YOUR GOAL –
From the listing below, pull out the lines that hold "Blender".

AVAILABLE RECORDS –
---*---

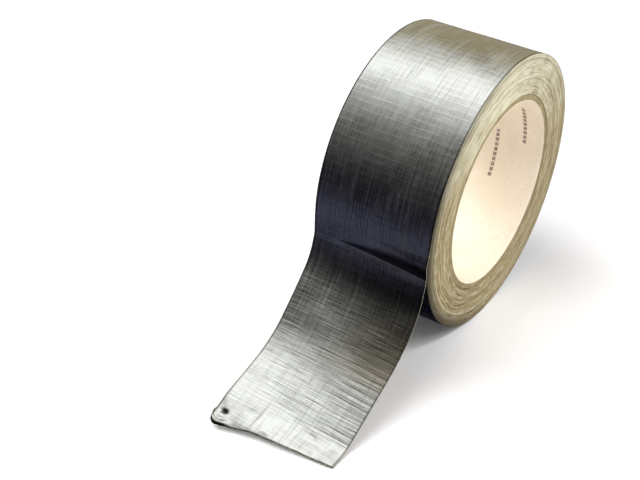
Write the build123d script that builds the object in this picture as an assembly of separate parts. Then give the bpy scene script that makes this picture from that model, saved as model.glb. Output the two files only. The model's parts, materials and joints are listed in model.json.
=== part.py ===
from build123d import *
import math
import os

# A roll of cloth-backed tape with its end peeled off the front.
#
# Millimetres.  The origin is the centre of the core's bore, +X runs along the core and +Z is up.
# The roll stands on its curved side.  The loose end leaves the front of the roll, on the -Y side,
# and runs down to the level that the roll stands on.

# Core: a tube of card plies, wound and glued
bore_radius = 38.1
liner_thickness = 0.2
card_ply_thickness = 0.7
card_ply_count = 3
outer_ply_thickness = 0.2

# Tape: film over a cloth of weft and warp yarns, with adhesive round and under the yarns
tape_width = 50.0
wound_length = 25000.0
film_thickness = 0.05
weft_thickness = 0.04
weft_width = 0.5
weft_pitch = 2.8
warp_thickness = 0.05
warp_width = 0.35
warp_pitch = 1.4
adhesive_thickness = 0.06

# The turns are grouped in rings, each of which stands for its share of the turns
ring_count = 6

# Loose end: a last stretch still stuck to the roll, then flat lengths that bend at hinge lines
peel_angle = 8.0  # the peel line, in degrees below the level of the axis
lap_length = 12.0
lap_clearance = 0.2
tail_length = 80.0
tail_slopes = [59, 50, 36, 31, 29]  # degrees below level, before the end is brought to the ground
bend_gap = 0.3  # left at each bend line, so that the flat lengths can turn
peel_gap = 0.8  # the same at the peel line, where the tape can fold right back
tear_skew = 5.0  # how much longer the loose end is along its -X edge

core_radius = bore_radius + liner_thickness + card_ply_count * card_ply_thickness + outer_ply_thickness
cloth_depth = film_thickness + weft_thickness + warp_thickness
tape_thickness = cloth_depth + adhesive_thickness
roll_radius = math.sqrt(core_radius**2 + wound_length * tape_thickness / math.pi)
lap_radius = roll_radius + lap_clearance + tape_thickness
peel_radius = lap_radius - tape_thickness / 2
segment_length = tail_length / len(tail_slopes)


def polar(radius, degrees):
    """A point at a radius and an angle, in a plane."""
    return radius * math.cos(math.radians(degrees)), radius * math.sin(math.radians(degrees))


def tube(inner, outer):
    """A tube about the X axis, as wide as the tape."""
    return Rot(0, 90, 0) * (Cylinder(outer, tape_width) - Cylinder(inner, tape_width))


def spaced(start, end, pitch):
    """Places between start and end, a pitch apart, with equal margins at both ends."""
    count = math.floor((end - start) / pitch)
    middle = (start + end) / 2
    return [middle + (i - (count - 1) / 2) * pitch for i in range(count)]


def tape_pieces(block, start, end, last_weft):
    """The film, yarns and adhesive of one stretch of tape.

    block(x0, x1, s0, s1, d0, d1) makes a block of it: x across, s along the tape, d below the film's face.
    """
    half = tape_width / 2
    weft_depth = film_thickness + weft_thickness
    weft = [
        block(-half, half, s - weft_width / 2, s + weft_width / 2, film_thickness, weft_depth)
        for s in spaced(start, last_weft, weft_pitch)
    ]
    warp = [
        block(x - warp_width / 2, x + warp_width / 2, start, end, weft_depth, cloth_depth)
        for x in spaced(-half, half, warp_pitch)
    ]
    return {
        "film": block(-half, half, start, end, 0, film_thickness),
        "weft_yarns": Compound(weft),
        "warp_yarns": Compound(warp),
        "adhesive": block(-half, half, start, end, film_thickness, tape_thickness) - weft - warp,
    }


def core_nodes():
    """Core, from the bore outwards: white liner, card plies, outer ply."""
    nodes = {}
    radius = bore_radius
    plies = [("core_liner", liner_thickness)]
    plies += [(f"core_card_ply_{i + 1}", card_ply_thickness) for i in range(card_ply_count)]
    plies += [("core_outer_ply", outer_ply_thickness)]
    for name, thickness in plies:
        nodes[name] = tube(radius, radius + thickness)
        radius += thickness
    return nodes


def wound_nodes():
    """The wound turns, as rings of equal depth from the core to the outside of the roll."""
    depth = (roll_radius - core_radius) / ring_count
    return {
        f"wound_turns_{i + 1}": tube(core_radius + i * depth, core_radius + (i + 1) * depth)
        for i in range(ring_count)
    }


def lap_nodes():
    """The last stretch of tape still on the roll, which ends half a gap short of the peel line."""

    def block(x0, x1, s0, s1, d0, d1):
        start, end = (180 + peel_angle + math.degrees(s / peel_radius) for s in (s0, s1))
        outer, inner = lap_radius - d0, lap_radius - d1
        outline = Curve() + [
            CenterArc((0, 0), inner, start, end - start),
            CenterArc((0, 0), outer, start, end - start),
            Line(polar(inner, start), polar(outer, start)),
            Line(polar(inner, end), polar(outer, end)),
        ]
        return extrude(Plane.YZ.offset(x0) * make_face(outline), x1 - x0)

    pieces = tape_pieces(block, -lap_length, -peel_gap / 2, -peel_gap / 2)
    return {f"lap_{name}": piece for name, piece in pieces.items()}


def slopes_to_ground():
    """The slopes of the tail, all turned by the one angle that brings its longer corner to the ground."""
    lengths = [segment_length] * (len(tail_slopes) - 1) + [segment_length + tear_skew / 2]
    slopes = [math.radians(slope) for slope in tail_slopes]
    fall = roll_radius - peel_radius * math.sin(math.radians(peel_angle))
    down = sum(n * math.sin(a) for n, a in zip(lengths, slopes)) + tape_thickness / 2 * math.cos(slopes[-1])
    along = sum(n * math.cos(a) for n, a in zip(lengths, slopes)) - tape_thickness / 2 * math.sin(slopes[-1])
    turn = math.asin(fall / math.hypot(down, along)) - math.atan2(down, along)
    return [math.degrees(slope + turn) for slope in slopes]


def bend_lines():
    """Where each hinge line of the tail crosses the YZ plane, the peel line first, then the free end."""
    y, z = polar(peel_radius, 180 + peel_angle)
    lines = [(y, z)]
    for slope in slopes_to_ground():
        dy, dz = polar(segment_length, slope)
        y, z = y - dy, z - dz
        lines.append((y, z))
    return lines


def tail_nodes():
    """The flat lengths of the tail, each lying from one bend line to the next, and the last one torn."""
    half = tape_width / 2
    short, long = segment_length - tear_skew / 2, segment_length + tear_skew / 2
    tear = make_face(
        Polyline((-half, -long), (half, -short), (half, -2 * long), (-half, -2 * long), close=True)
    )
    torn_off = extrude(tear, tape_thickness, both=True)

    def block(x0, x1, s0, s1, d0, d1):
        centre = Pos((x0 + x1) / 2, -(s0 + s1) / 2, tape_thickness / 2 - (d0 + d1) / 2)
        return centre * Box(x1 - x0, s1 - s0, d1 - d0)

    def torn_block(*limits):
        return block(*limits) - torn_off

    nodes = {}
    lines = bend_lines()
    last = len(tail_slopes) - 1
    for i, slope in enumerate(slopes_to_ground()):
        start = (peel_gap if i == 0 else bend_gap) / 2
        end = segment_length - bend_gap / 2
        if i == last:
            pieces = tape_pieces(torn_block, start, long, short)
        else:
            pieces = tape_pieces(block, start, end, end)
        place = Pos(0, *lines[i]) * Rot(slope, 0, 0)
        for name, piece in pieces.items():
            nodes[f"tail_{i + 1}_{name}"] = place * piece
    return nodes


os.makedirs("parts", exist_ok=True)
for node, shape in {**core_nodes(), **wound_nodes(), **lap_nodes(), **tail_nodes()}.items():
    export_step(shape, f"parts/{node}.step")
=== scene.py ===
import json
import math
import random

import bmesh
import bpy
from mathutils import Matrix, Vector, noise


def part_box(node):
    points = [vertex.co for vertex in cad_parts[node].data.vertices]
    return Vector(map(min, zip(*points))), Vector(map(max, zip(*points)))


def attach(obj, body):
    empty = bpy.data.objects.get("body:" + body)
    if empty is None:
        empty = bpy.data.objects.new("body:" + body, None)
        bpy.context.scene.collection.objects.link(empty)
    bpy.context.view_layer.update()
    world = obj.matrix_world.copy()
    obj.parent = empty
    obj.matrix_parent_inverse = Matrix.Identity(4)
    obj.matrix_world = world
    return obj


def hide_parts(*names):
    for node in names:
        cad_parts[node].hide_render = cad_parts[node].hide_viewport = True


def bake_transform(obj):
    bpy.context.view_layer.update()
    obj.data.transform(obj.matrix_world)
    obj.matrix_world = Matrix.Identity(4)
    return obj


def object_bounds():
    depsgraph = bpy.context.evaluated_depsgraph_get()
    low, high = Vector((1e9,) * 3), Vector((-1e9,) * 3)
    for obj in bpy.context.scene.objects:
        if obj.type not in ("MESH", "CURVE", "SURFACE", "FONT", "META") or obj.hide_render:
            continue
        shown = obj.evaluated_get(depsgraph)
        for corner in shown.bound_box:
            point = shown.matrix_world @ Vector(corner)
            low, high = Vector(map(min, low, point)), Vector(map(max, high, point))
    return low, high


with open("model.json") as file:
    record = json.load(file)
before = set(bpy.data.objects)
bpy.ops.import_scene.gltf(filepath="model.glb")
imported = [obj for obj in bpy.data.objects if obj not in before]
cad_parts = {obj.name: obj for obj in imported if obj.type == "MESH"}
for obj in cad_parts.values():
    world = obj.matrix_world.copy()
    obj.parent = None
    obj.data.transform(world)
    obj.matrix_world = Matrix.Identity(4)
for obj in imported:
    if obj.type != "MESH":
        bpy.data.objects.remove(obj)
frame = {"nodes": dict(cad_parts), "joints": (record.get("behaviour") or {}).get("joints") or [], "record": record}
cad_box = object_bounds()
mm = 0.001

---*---

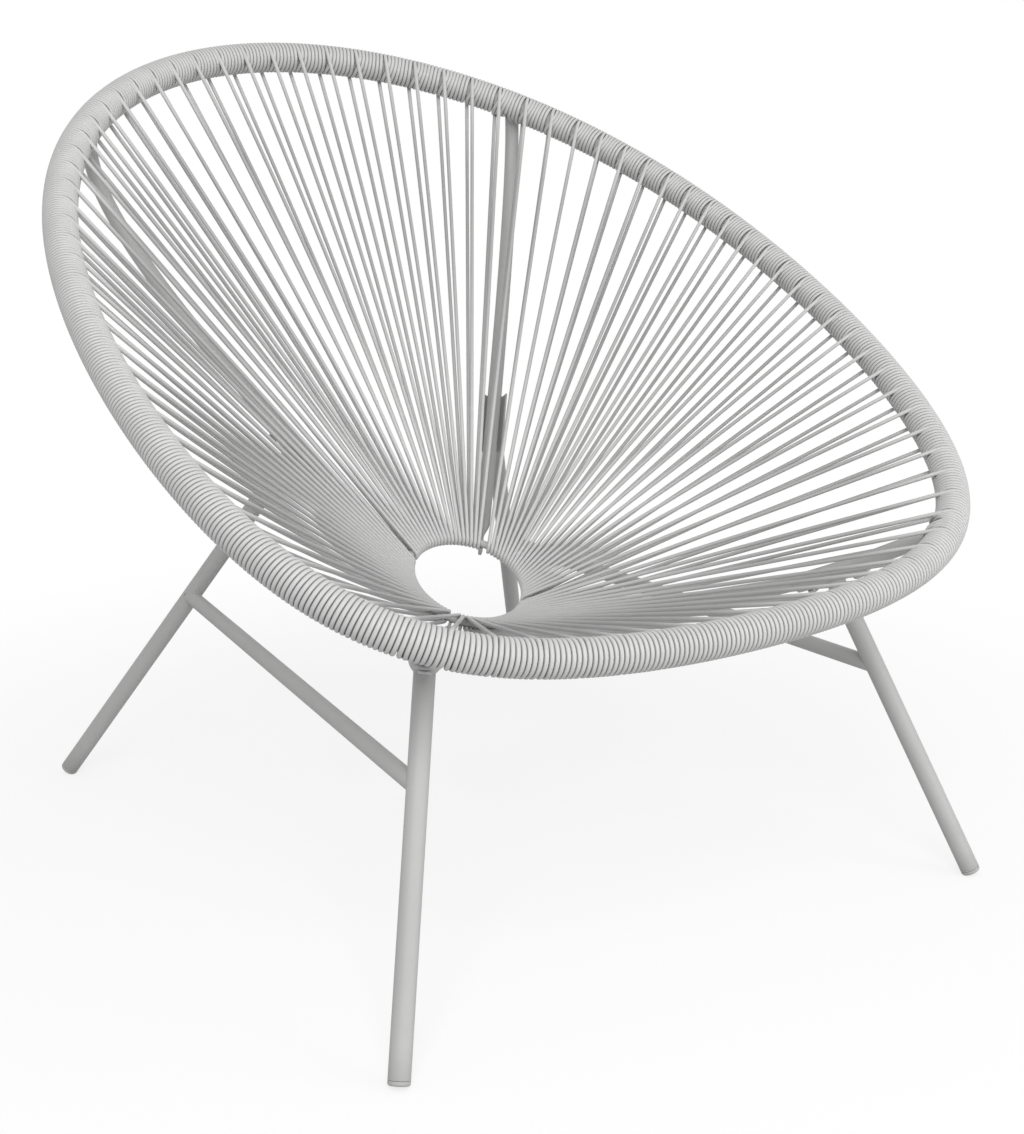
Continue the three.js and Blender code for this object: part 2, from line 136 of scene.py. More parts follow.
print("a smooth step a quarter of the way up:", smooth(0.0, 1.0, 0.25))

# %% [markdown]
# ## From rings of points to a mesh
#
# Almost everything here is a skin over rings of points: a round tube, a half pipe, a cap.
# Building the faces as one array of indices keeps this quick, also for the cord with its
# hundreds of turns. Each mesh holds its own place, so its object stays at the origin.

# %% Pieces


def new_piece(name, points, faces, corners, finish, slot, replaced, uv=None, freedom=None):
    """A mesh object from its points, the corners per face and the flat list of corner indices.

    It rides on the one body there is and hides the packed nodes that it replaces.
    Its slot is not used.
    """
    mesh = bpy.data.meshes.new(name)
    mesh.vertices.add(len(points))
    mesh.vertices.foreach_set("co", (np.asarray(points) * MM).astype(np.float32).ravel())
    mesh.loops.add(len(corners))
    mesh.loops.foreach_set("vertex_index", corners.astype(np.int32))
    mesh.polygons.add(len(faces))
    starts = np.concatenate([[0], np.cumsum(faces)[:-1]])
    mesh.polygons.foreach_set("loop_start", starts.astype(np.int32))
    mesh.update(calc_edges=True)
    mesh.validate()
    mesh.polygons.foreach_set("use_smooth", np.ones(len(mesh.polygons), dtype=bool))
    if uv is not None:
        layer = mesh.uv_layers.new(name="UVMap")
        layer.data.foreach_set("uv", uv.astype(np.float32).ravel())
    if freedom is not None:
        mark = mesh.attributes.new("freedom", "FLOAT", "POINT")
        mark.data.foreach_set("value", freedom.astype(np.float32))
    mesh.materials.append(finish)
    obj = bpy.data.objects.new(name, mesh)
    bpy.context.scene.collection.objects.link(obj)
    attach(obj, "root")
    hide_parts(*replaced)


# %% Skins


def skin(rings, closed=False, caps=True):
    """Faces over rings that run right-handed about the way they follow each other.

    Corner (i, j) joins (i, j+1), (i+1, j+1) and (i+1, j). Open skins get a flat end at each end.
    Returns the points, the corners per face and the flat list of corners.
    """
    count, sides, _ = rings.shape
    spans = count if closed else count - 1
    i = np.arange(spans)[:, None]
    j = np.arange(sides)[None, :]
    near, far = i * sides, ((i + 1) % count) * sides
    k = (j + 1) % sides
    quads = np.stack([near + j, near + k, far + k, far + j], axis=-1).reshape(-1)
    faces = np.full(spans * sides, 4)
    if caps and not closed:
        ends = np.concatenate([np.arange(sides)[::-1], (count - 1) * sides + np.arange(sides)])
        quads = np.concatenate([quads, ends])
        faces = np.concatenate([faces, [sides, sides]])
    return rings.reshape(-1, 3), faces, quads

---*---

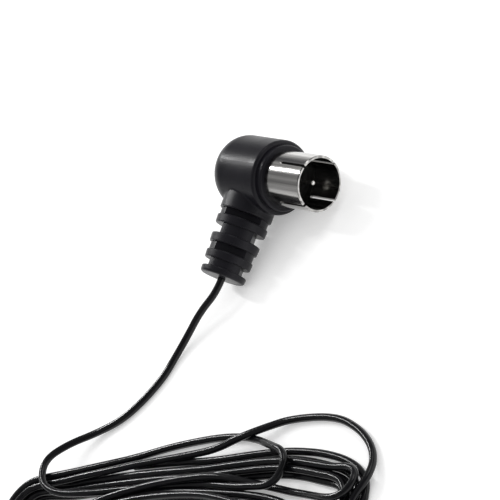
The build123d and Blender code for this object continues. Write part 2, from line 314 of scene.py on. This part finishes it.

---*---

THE RESULT –
Continue the three.js and Blender code for this object: part 2, from line 136 of scene.py. More parts follow.
The build123d and Blender code for this object continues. Write part 2, from line 314 of scene.py on. This part finishes it.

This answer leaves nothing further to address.